By spring 2007, administrators who believed accreditation was necessary had concluded the program was no longer viable. Pursuing that recognition would have cost at least $400,000 a year, more than UNLV, facing falling enrollment, could afford, Bowers said.
“The decision needed to be made,” he said, “whether we were going to allow it to continue to limp along in its present state or whether we were going to phase it out or sink the resources into it to make it the robust program that it needed to be.”
Holstein’s fingerprints class and one other course required for students specializing in crime scene investigation will no longer be offered, administrators said.

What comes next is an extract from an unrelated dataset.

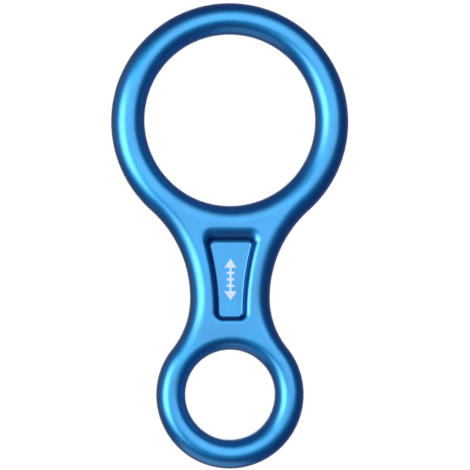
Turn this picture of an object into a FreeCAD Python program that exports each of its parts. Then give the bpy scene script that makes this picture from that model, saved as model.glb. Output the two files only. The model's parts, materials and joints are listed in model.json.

But a College of Southern Nevada class covers similar material, and students can also replace canceled offerings with approved UNLV coursework.
“Every student currently in the forensic science concentration will have the opportunity to graduate,” Bowers said in an e-mail.
Of 80 students in forensic science, about 20 have taken courses putting them on track to graduate from the program, he said.
UNLV staff notified students about the program’s status through calls and through academic advising appointments, Bowers said.
Still, word reached some stakeholders through hearsay. Holstein, who helped develop coursework for the program, learned of its death by phoning UNLV late in spring semester 2008.
Senior Jennifer Hornback, who is struggling to complete her studies in forensic science, said she found out about the concentration’s unhappy destiny through a friend who had read the news in the school paper.
“I understand that the program was new, but it’s kind of like they threw the program on there because it was popular, but they didn’t really have the backing and they didn’t really want to put the time and effort into it,” said Hornback, who has had to find substitutions for several of the program’s required courses she said had not been offered since she entered the program a few years ago, or were rarely offered or canceled.
“It’s been a big pain,” Hornback said. “There’s been plenty of times where I’ve cried to my husband about how I’m never going to graduate and he’s going to make all the money because I’m never going to leave school.”